Un article qui reprend les différents champs de l’autisme est disponible ici:
Cartographier l’autisme en schémas pour mieux l’accompagner :

* voir Petit lexique rapide

6 Comments

  1. Bonjour,

    Je suspecte sérieusement d’être autiste depuis plusieurs semaines. Je pense que je veux faire les démarches de diagnostic, mais je ne suis plus en contact avec mes parents et mon frère qui étaient ma seule famille (et pour des raisons personnelles je ne veux sous aucun prétexte les revoir ou les contacter ou les mêler à ma vie d’une quelconque façon). J’ai aussi perdu tous mes documents scolaires avant le bac et mon carnet de santé. Est-ce un obstacle majeur à la procédure ?
    Je ne sais pas évaluer mon degré de compensation mais je réalise que ça me fatigue beaucoup, et avec ce nouveau regard, je me demande si mon comportement « naturel » est légitime. Comme je n’ai pas de moyen de comparer, c’est impossible de savoir ce qu’il est normal de compenser ou du moins ce pour quoi il est normal de se forcer et à quel degré.

    Merci

    • Ce n’est pas un obstacle majeur, mais il est vrai qu’en général, les équipes aiment valider la permanence des « atypies » dans l’enfance. Peut-être, amis d’enfance si vous en avez eu, ou sinon pas mal de lieux de diagnostics font sans.
      Il est possible dans un diagnostic retardé de ne plus avoir de parents, en pareil cas, il faut agir autrement. Il est normal de ne pas savoir si quelque chose est naturel ou différent de la norme, pour ma part, je pensais que beaucoup de gens agissaient comme moi, n’ayant pas de recul et ayant peu de miroir social.

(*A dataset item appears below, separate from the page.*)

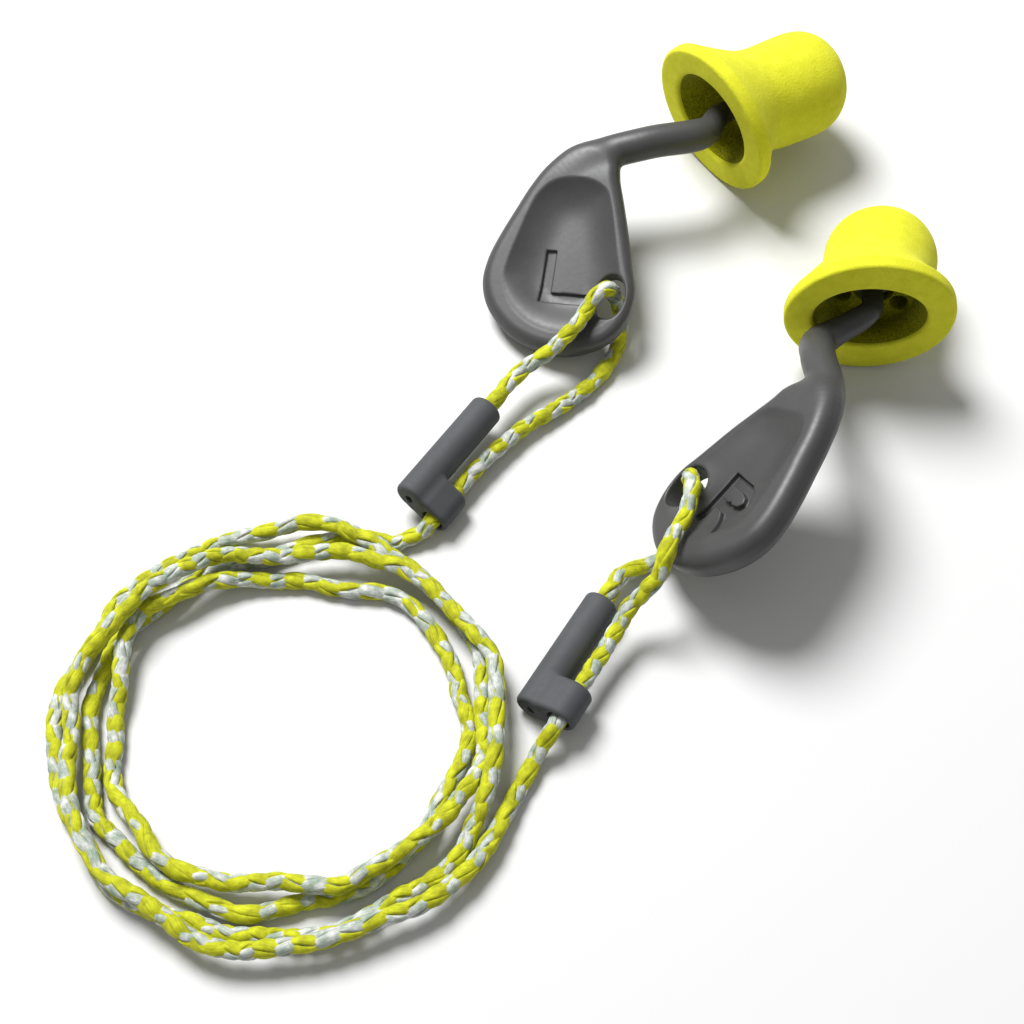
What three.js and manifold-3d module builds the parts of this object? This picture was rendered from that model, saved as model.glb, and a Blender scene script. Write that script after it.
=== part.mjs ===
// Corded foam ear plugs: two bell-shaped foam pods on moulded grips, joined by one braided cord.
// Millimetres, +Z up, lying on the plane z = 0. Each cord end is held in a slider's tube, leaves the
// tube's mouth, passes through the hole of a grip's paddle, comes back through the slider's lug and
// runs to the coil.
import * as THREE from 'three';
import { mergeVertices } from 'three/addons/utils/BufferGeometryUtils.js';
import Module from 'manifold-3d';

const wasm = await Module();
wasm.setup();

const gap = 0.3;                                    // kept between neighbouring pieces
const origin = new THREE.Vector3(22.08, 23.24, 0.05);    // middle of the plugs' footprint

// ---- driving dimensions ----
const pod = {
  rimR: 9, rimThick: 1.4, edge: 0.35,               // flange
  waistR: 6.05, waistAt: 6.3,                       // neck between flange and dome
  domeR: 6.2, domeAt: 11.0, length: 16.2,
  mouthR: 5.7, floorR: 4.9, floorAt: 5.6,           // hollow of the bell
};
const core = { outerR: 2.1, boreR: 1.5, from: 5.9, to: 12.6, bore: 11.6 };   // sleeve in the foam
const paddle = {
  thick: 3.4, bevel: 1.1,
  wide: { x: 0, y: -2.6, r: 8.8 }, narrow: { x: 0, y: 7.2, r: 5.2 },         // outline: two circles
  dish: { wide: { x: 0.9, y: -2.3, r: 6.3 }, narrow: { x: 1.2, y: 6.0, r: 3.6 }, depth: 1.7, bevel: 0.8 },
  hole: { x: 5.9, y: -4.3, halfX: 1.85, halfY: 2.6 },
};
const letter = { height: 4.9, width: 3.9, stroke: 1.2, depth: 0.4 };
const stem = {
  r: 1.75, bendR: 1.35, tipR: 1.2, tipFrom: 5.3, tipAt: 10.8,
  arm: [[-2.17, 9.2, 0.1], [0.85, 12.1, -0.3], [7.2, 14.75, -1.4]], knee: [12.7, 17.35, -4.2],
  bendAt: [1.4, 4.4, 5.4],                          // along the pod's axis, from its open face
};
const slider = {
  tubeR: 1.8, length: 14, boreR: 1.2, boreFrom: 2.0, ventR: 0.45, lugAt: 3.3, footLength: 4.0,
};
const run = { inTube: [5.4, 9, 13, 16, 17.5], inLug: [8, 7, 4, 1, -0.8] };    // the cord in a slider
const cord = { r: 0.9, sides: 8, steps: 40 };
const coil = { x: -22.8, y: -25.2, innerR: 15.0, outerR: 22.9, low: 0.05, high: 3.8, round: 1.0 };

// ---- poses of the pieces on the plane z = 0 ----
// paddle frame: the origin of its outline, its long axis and the normal of its dished face
const plugs = {
  left: {
    side: 1, at: [5.9, 29.3, 5.75], long: [0.15, 0.92, 0.35], face: [-0.27, -0.30, 0.92],
    podAt: [22.8, 46.9, 9.05], podTurn: 34, podRise: 0,
    letterAt: [-2.0, -4.35], strokes: [[0, 1, 0, 0], [0, 0, 1, 0]],
  },
  right: {
    side: -1, at: [23.3, -2.4, 10.1], long: [0.66, 0.60, 0.45], face: [-0.67, 0.21, 0.71],
    podAt: [38.2, 18.4, 9.2], podTurn: 80, podRise: -8, letterAt: [-1.65, -5.25],
    strokes: [[0, 0, 0, 1], [0, 1, 0.8, 1], [0.8, 1, 0.8, 0.5], [0.8, 0.5, 0, 0.5], [0.35, 0.5, 0.9, 0]],
  },
};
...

      Bon courage, pour cette procédure longue mais qui j’espère répondra à vos questions.

  2. Merci pour cet article et toutes ces ressources détaillées et hyper intéressantes.

    Pour faire reconnaître ce handicap, la toute première étape consiste-t-elle à aller voir un psychiatre spécialisé Asperger (ou autisme) ou bien aller plutôt dans un Centre Ressources Autisme ?

    Est-ce qu’il y a beaucoup de sous à sortir ? Une partie peut-elle être prise en charge par la sécu ?

    Merci encore

  3. Merci pour cet article et toutes ces ressources détaillées et hyper intéressantes.

    Pour faire reconnaître ce handicap, la toute première étape consiste-t-elle à aller voir un psychiatre spécialisé Asperger (ou autisme) ou bien aller plutôt dans un Centre Ressources Autisme ?

    Est-ce qu’il y a beaucoup de sous à sortir ? Une partie peut-elle être prise en charge par la sécu ?

    Merci encore

  4. bonjour, mon fils de 14 ans été pré-diagnostiqué autiste asperger en 2018; il passera un ADI-R et un ADOS fin 2019 pour confirmer ce diagnostic; je recherche des informations concernant la prise en charge financière de ces 2 tests reconnus par la HAS et concernant l’ensemble des aides existantes ou en projet (4ème plan autisme) pour diagnostiquer, accompagner (habileté sociale), coacher (études et recherche d’emploi) un adolescent aspie en France, cordialement, Florian

    • Prise en charge pour un diagnostic en libéral? Je crois qu’il est possible de faire une demande exceptionnelle, mais je ne sais si elle est accordée facilement surtout que les CRA sont pris en charge.